The Age of Adaline is a 2015 American romantic fantasy film directed by Lee Toland Krieger and written by J. Mills Goodloe and Salvador Paskowitz. The film stars Blake Lively in the title role, with Michiel Huisman, Kathy Baker, Amanda Crew, Harrison Ford, and Ellen Burstyn in supporting roles. Narrated by Hugh Ross, the story follows Adaline Bowman, a young woman who stops aging after being brought back to life from death following an accident at the age of 29.

The film was co-produced by Sidney Kimmel Entertainment and Lakeshore Entertainment. In October 2013, Lively was cast as the title character, with Krieger attached to direct. Principal photography took place in Vancouver from March 5 to May 5, 2014.

The Age of Adaline premiered in New York City on April 19, 2015, was cinematically released on April 24 in the United States by Lionsgate. The film received mixed reviews from critics, with many praising the performances of Lively and Ford, and was frequently cited as some of their best work in recent years. It was a modest box-office success, grossing $65.7 million worldwide on a $25 million budget.

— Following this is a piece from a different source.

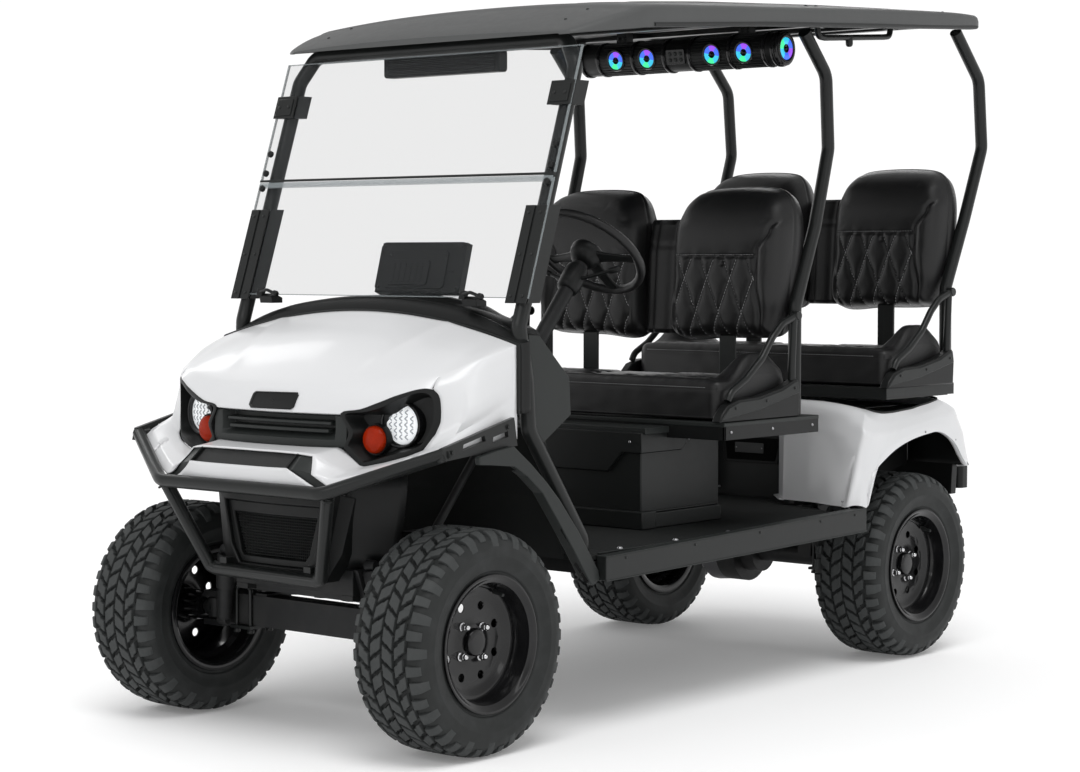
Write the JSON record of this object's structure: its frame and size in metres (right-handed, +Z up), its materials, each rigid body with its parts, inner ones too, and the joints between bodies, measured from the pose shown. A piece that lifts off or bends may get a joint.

The film received two nominations at the 42nd Saturn Awards, one for Best Fantasy Film and one for Lively for Best Actress.

Plot

Adaline Bowman purchases fake IDs and then opens a box of film reels that highlight historical events. A voiceover tells the story of Adaline's life. She was the first baby born in San Francisco on New Year's Day of 1908. She married and gave birth to a daughter, only to become a widow when her husband died in an accident during the construction of the Golden Gate Bridge in 1937. Ten months later, Adaline crashed her car into a ravine and died in the freezing lake in Sonoma County, but a lightning strike revived her. From that moment, Adaline stayed physically 29 years old.

Two suspicious FBI agents attempt to abduct her for study, but she escapes and realizes she will have to spend the rest of her life on the run. Ever since, she has periodically changed her identification while her daughter Flemming ages normally.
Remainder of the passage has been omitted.